EXERCISE AIM: Which lines run from the first one up to and including the one with "end hangs toward"? Print exactly those.

DATASET EXCERPT:
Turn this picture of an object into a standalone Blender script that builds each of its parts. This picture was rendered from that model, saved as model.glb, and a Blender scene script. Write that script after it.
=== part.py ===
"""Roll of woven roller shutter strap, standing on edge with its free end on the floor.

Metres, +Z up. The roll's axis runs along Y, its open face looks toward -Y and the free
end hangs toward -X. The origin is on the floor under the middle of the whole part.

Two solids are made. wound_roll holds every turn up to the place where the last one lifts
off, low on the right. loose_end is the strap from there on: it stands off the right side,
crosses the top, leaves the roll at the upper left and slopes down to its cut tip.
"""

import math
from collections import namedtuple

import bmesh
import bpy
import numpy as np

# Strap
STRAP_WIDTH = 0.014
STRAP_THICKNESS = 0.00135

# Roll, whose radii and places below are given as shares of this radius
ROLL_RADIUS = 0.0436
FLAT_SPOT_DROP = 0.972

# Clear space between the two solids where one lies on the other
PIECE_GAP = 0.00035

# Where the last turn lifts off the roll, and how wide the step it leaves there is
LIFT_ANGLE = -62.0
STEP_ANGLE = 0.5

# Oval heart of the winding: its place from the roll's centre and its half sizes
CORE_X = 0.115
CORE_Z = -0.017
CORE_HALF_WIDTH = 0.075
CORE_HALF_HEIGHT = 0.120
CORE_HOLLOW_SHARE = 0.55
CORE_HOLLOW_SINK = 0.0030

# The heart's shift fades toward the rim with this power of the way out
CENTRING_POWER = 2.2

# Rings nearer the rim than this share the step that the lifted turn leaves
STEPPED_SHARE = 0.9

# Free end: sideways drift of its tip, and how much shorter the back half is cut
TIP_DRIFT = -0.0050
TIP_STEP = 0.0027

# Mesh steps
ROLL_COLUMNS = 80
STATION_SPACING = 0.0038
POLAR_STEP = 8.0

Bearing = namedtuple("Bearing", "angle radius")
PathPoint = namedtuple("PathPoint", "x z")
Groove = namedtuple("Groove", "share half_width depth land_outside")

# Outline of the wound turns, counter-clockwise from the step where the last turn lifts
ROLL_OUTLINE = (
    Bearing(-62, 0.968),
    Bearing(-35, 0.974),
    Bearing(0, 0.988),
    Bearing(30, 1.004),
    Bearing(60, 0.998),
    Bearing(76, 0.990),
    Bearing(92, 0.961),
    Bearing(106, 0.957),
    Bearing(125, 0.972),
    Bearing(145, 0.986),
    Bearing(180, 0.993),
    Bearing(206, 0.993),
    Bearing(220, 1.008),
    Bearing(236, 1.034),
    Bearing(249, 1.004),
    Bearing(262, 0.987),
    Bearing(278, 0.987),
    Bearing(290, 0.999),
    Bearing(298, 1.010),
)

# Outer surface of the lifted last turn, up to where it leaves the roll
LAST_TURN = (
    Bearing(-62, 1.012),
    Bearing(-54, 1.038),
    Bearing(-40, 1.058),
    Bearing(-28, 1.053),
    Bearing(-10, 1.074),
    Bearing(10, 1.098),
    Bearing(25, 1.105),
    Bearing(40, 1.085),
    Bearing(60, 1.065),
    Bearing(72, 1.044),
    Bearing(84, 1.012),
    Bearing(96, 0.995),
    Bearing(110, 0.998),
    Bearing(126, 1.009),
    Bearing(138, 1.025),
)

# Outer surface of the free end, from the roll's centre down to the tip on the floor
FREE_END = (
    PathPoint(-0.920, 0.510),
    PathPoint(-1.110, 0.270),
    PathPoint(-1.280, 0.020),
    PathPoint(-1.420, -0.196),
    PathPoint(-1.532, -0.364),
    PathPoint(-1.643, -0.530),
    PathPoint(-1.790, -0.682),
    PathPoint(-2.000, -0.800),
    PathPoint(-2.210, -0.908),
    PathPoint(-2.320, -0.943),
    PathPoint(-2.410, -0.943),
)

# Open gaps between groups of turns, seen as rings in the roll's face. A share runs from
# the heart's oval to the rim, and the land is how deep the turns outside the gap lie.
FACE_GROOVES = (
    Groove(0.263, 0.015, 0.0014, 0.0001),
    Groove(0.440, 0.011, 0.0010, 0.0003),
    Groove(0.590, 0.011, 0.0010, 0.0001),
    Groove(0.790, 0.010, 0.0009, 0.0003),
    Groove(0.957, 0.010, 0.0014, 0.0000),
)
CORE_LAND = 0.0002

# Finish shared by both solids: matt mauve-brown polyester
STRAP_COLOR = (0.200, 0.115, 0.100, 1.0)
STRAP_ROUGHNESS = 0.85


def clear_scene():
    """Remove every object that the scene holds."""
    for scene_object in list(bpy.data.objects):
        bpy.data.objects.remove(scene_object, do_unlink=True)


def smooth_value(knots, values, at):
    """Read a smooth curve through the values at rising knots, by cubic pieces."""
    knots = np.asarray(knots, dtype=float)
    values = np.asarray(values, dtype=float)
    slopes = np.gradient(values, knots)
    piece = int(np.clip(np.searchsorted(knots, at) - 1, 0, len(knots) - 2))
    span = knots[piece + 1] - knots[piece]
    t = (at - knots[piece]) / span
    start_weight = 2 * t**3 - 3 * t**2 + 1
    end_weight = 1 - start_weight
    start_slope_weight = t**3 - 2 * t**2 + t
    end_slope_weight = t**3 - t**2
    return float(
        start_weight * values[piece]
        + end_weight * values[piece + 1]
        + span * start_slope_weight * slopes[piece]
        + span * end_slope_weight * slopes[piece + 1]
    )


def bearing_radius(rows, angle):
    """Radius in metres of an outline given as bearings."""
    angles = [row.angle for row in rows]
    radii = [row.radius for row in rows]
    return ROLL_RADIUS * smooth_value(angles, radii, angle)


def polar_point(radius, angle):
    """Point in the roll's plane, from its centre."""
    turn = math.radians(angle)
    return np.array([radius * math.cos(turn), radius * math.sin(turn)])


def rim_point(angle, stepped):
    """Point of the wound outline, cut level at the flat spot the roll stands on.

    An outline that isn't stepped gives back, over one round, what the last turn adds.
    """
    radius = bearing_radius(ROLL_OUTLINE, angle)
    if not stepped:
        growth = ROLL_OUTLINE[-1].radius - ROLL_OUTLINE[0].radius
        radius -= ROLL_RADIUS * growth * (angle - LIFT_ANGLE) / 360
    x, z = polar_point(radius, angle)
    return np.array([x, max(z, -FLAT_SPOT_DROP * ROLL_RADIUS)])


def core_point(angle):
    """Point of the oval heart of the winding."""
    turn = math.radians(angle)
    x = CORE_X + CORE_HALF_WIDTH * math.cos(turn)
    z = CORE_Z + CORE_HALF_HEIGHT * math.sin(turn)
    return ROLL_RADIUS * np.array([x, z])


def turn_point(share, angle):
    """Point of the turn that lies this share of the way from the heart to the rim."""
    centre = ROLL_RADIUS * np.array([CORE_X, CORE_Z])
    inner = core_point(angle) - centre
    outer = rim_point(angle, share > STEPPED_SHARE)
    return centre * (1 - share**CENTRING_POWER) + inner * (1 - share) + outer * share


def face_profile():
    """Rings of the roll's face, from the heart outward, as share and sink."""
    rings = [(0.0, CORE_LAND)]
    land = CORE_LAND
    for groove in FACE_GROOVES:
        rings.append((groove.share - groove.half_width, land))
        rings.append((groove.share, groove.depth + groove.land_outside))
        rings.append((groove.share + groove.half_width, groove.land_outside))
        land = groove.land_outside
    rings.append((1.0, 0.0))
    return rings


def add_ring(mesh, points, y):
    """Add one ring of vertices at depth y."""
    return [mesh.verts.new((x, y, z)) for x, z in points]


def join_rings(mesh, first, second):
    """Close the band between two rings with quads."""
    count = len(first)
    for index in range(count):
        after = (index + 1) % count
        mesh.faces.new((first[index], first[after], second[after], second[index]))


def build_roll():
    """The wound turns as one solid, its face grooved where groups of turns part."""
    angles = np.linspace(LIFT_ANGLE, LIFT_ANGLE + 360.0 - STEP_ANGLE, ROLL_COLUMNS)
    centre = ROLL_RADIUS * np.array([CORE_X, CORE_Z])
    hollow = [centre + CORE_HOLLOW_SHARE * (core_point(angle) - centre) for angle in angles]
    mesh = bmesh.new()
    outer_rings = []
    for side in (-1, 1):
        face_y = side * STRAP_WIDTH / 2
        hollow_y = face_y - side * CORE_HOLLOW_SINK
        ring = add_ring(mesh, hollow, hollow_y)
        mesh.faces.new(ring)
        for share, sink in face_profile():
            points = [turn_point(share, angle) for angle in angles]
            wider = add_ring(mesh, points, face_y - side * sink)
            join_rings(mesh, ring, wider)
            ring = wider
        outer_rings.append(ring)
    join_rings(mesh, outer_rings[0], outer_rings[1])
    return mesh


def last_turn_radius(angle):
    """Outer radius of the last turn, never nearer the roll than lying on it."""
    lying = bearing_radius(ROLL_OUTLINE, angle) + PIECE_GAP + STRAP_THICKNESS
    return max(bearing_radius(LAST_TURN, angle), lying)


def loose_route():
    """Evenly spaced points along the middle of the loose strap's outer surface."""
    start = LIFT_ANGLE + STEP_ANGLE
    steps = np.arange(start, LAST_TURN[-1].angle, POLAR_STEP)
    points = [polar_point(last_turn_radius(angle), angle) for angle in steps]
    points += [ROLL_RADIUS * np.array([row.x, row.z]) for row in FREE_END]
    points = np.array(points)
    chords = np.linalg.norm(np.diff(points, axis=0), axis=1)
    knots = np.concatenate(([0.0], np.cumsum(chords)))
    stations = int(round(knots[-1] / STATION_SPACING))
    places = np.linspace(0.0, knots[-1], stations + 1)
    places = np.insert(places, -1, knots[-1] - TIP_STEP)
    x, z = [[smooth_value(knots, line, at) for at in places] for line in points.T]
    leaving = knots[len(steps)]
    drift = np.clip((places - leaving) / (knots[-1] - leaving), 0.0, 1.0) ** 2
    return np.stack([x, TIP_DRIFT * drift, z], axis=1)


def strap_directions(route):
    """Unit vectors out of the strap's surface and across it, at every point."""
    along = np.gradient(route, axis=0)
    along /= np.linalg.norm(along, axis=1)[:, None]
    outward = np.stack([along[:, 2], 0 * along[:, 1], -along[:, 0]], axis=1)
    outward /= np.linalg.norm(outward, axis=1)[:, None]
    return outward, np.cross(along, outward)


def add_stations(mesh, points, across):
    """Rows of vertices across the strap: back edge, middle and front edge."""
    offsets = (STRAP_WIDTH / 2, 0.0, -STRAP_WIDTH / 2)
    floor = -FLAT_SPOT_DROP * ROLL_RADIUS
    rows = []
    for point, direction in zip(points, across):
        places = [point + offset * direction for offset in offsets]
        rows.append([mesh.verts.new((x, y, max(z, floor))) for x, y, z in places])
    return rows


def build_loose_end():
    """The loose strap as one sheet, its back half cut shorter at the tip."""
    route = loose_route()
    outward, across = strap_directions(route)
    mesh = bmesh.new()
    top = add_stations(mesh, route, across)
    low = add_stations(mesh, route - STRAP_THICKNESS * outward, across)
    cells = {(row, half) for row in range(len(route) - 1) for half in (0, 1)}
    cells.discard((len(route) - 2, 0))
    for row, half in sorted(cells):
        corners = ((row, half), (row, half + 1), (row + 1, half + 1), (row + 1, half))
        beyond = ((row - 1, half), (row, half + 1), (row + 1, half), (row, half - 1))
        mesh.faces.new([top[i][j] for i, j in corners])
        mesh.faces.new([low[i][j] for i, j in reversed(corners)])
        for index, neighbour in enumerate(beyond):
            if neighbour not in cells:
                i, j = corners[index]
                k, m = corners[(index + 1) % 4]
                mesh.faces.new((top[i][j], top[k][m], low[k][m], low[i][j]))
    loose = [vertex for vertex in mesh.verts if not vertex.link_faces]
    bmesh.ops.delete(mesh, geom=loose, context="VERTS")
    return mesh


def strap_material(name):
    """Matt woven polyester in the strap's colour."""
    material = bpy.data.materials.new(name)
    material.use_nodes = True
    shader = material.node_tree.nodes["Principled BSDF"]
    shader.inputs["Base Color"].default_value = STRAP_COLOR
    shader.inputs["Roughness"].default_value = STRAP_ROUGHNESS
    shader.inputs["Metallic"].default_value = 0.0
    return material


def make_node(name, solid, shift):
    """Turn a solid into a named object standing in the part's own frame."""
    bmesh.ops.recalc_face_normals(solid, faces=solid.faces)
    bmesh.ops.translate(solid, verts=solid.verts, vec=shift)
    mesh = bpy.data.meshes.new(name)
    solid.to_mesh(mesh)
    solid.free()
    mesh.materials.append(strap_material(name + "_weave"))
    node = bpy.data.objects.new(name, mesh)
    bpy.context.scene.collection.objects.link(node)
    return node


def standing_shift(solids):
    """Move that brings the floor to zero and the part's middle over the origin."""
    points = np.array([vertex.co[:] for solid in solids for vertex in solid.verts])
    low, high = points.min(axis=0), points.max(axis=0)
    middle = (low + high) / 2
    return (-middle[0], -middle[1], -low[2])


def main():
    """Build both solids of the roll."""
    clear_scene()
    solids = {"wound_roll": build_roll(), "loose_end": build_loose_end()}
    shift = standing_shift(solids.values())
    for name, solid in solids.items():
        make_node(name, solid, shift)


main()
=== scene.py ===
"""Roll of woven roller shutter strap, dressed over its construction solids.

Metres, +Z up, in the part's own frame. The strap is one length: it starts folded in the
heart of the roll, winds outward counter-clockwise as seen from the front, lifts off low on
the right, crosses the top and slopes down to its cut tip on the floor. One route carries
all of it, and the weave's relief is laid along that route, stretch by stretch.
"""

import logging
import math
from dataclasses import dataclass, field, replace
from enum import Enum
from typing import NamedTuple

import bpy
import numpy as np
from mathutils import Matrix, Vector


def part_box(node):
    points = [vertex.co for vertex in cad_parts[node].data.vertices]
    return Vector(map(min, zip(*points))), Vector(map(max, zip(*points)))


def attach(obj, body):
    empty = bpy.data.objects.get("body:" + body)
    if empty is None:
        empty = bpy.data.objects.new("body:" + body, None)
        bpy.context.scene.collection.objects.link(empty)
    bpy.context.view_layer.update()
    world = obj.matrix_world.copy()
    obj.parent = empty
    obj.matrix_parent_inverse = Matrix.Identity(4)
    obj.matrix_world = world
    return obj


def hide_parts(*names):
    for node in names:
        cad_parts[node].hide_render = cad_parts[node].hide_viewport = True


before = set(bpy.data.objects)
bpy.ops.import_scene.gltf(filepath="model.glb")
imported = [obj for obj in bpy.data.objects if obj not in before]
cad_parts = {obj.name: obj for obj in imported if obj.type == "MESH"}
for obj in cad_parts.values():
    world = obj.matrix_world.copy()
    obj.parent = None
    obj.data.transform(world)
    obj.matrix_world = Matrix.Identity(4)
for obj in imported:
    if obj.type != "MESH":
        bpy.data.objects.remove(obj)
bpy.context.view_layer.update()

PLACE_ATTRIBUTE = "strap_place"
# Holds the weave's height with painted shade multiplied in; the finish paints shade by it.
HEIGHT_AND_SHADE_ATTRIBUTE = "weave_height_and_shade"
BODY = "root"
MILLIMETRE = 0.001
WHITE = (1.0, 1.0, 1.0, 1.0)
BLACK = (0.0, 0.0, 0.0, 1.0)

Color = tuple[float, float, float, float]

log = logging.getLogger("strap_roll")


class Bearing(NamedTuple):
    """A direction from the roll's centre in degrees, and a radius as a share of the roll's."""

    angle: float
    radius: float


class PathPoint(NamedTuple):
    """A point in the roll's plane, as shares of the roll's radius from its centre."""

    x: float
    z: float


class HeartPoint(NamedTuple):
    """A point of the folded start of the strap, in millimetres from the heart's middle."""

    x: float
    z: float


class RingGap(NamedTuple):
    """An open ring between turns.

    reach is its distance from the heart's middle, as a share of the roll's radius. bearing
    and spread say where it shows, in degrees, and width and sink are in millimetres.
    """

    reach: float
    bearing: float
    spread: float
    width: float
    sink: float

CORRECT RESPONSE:
Turn this picture of an object into a standalone Blender script that builds each of its parts. This picture was rendered from that model, saved as model.glb, and a Blender scene script. Write that script after it.
=== part.py ===
"""Roll of woven roller shutter strap, standing on edge with its free end on the floor.

Metres, +Z up. The roll's axis runs along Y, its open face looks toward -Y and the free
end hangs toward -X. The origin is on the floor under the middle of the whole part.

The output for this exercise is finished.